Recensione Visions (2009)

L'esordio di Luigi Cecinelli è un thriller a basso costo in anticipo sulla programmazione estiva. Ciò di cui difetta in particolar modo è la mancanza di una sceneggiatura originale e, soprattutto, coerente.

Visioni urticanti

L'improvvisa ondata di calura deve aver sortito strani effetti anche nella distribuzione cinematografica. Infatti, con le prime avvisaglie della bella stagione, esattamente come un nugolo di mosquitos e di zanzare, si affollano nelle sale sciami di pellicole low-budget urticanti e fastidiose, di solito prodotti di serie B riesumati per riempire i vuoti della languida programmazione estiva. E questa volta la metafora entomologica non è frutto della solita esagerazione del critico da strapazzo, perché Visions, lungometraggio d'esordio di Luigi Cecinelli, comincia proprio così: una frotta di mosche, vespe e tafani mette fuori combattimento nientemeno che un'intera squadra di SWAT. Questa è la prima, "sconcertante", trappola escogitata da uno psicopatico serial killer, che non per niente si fa chiamare Spider. Tanto per chiarire la metafora, infatti, il maniaco omicida cattura le proprie vittime e le costringe a vivere in uno stato comatoso, appendendole al soffitto proprio come se si trattasse di insetti imprigionati in una ragnatela. Sulle sue tracce si mette lo psicologo Dr. Leemen (si pronuncia limen, che in latino significa "soglia", "confine": afferrato il concetto?) che però, logorato dal senso di colpa per aver condotto alla morte la sua squadra, si dimette dall'FBI e torna a lavorare in una clinica psichiatrica. Tuttavia l'ombra di Spider torna a perseguitare il Dottore quando in clinica giunge Matthew, entrato in coma in seguito a un trauma e risvegliatosi in stato di amnesia. Il ragazzo è vittima di strane visioni che sembrano collegate alle efferatezze del serial-killer. Matthew e il suo squinternato amico Nick riescono perfino a entrare in contatto con la detective Hope ("Speranza", capito vero?) che, come una novella Clarice Starling a caccia del suo Hannibal Lecter, persegue la sua indagine lottando contro la miopia dei superiori. Come è facile intuire, il colpo di scena è dietro l'angolo (qualcuno ha mai sentito parlare di sindrome della doppia personalità?).

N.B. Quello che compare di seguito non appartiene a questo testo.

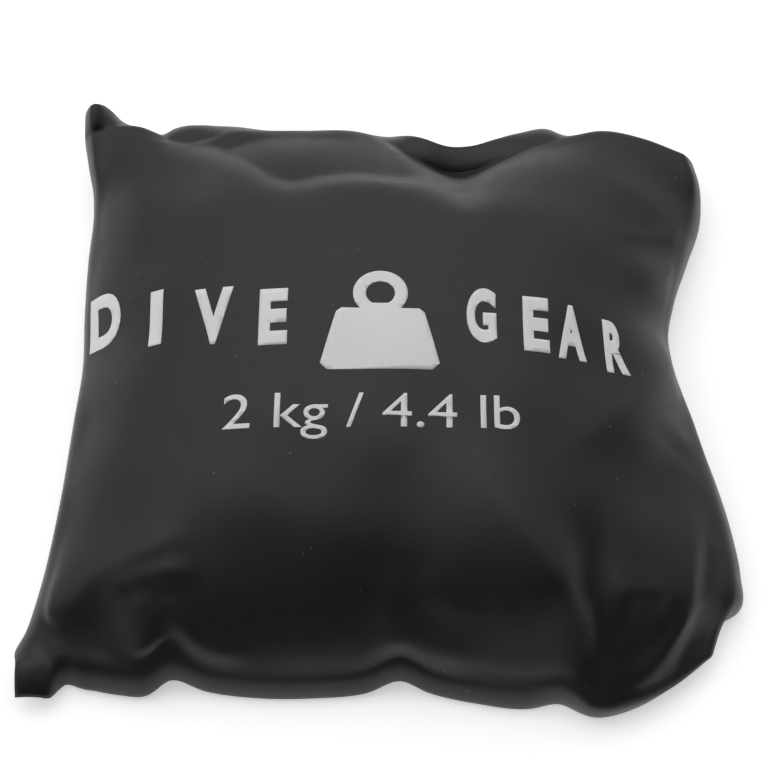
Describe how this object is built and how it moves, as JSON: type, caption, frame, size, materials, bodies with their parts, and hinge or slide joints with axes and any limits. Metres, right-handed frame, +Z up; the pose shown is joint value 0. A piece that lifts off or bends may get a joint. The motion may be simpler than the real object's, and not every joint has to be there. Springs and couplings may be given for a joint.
{
  "type": "soft dive weight",
  "caption": "Square pouch of black coated fabric, welded flat round its rim and filled with loose lead shot, as ballast for a diver's pocket or belt pouch.",
  "frame": {"origin": "on the surface the pouch lies on, under the middle of the pouch", "axes": "+X from the reader's left to right across the print, +Y from the near edge to the far edge, +Z up out of the printed face"},
  "size_m": [0.15, 0.142, 0.035],
  "materials": {
    "coated_fabric": "satin black polyvinyl coating on woven polyester",
    "inner_film": "clear polythene film",
    "lead": "dull grey lead shot",
    "print_ink": "light grey screen-printing ink"
  },
  "bodies": {
    "root": {"front_panel": "coated_fabric", "back_panel": "coated_fabric", "inner_bag_front": "inner_film", "inner_bag_back": "inner_film", "lead_shot": "lead"}
  },
  "joints": []
}
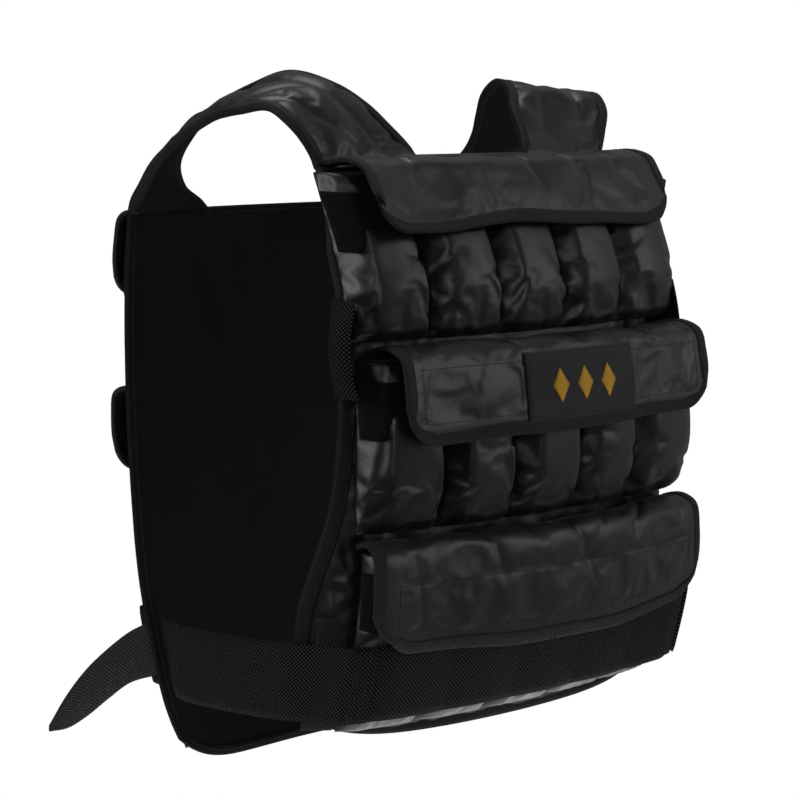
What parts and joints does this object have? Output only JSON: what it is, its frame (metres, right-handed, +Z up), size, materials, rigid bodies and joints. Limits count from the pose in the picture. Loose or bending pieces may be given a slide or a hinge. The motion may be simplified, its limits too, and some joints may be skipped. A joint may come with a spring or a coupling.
{
  "type": "weighted vest",
  "caption": "Padded training vest with shoulder straps, rows of filled pockets under bound flaps on front and back, and a webbing waist belt with a free end.",
  "frame": {"origin": "midway between the two shoulder straps, at the height where they rest on the shoulders", "axes": "+Z up, the front faces -Y, the wearer's right is -X"},
  "size_m": [0.4601, 0.367, 0.5549],
  "materials": {
    "nylon": "black nylon cloth with a soft sheen and fine wrinkles",
    "webbing": "matte black woven webbing",
    "loop_tape": "matte black loop tape",
    "label": "matte black woven patch with a plain gold thread motif"
  },
  "bodies": {
    "root": {"front_panel": "nylon", "back_panel": "nylon", "shoulder_strap_right": "nylon", "shoulder_strap_left": "nylon", "belt_side_right": "webbing", "side_tab_right": "webbing", "belt_keeper_right": "webbing", "belt_side_left": "webbing", "side_tab_left": "webbing", "belt_keeper_left": "webbing", "pocket_front_r1_c1": "nylon", "pocket_front_r1_c2": "nylon", "pocket_front_r1_c3": "nylon", "pocket_front_r1_c4": "nylon", "pocket_front_r1_c5": "nylon", "pocket_front_r2_c1": "nylon", "pocket_front_r2_c2": "nylon", "pocket_front_r2_c3": "nylon", "pocket_front_r2_c4": "nylon", "pocket_front_r2_c5": "nylon", "pocket_front_r3_c1": "nylon", "pocket_front_r3_c2": "nylon", "pocket_front_r3_c3": "nylon", "pocket_front_r3_c4": "nylon", "pocket_front_r3_c5": "nylon", "flap_front_1": "nylon", "loop_tape_front_1": "loop_tape", "flap_front_2": "nylon", "loop_tape_front_2": "loop_tape", "flap_front_3": "nylon", "loop_tape_front_3": "loop_tape", "pocket_back_r1_c1": "nylon", "pocket_back_r1_c2": "nylon", "pocket_back_r1_c3": "nylon", "pocket_back_r1_c4": "nylon", "pocket_back_r1_c5": "nylon", "pocket_back_r2_c1": "nylon", "pocket_back_r2_c2": "nylon", "pocket_back_r2_c3": "nylon", "pocket_back_r2_c4": "nylon", "pocket_back_r2_c5": "nylon", "pocket_back_r3_c1": "nylon", "pocket_back_r3_c2": "nylon", "pocket_back_r3_c3": "nylon", "pocket_back_r3_c4": "nylon", "pocket_back_r3_c5": "nylon", "flap_back_1": "nylon", "loop_tape_back_1": "loop_tape", "flap_back_2": "nylon", "loop_tape_back_2": "loop_tape", "flap_back_3": "nylon", "loop_tape_back_3": "loop_tape", "label_patch": "label", "belt_front": "webbing", "belt_back": "webbing", "belt_tail": "webbing"}
  },
  "joints": []
}
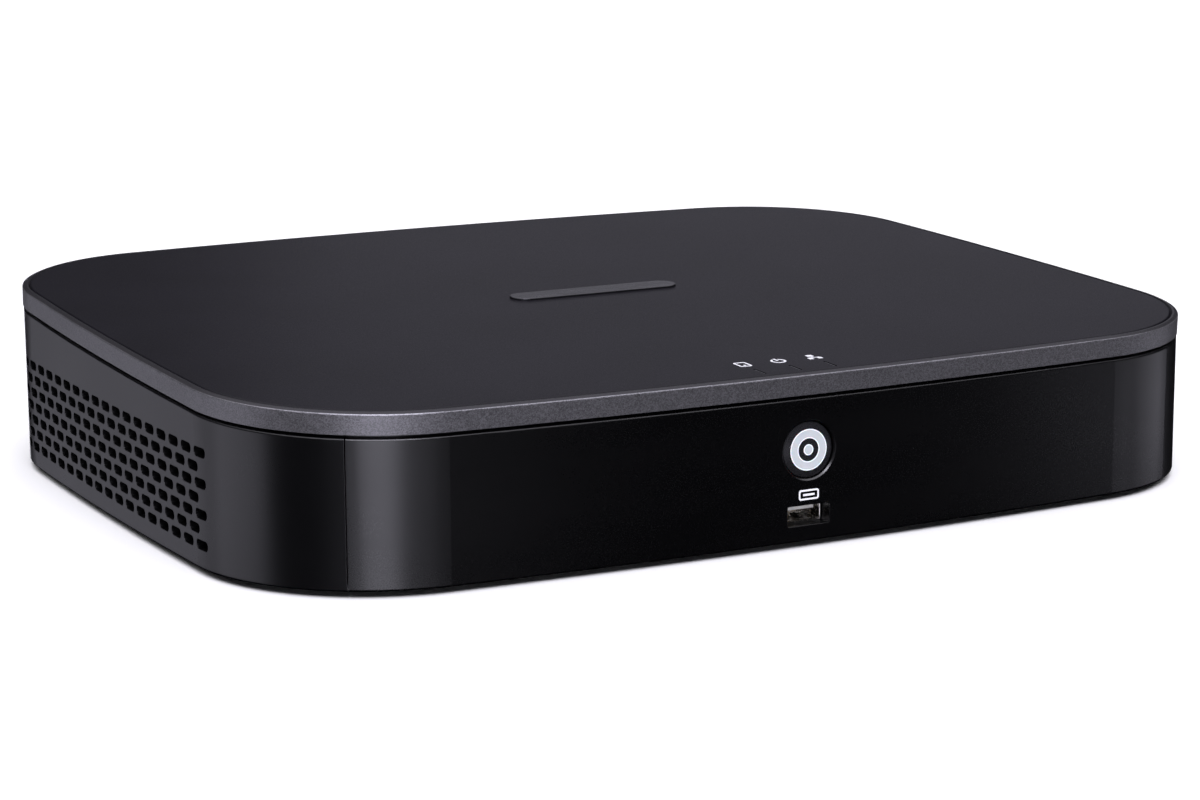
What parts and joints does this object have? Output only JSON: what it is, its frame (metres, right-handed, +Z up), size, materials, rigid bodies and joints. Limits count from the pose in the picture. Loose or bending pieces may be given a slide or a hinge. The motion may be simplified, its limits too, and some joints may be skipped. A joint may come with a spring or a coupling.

Ciò di cui difetta in particolar modo Visions, come si può facilmente intuire da quanto scritto sopra, è la mancanza di una sceneggiatura originale e, soprattutto, coerente. L'intreccio non fa altro che rimasticare situazioni canoniche del genere e stereotipi visti in migliaia di altri thriller: dai trabocchetti messi a punto dal serial killer che paiono una brutta copia di quelli di Saw - L'enigmista, fino ai temi ormai abusatissimi della doppia identità e delle visioni paranormali. Ma il vero problema è che questa stanca sequela di cliché e di dialoghi da fiction televisiva si concludono con un colpo di scena e con una giustificazione finale che metterebbero a dura prova anche la credulità dello spettatore più ingenuo. Si sarebbe quasi tentati di considerare il film come una sorta di rielaborazione in chiave autoparodica del genere - alla maniera dello Scream di Wes Craven - se non fosse che l'intera operazione sembra priva del benché minimo intento ironico, o di una qualche forma di riflessione teorica. Al suo esordio Luigi Cecinelli pare, anzi, prendersi molto sul serio, ma in effetti non ha ancora maturato una cifra stilistica personale, né possiede alcuna consapevolezza postmoderna e citazionista di stampo Tarantiniano. Sfortunatamente il regista guarda ai modelli statunitensi senza avere né i mezzi tecnici sufficienti, né le capacità stilistiche, né la visione autoriale per emularli. Auguriamoci che si sia trattato soltanto di un colpo di calore momentaneo.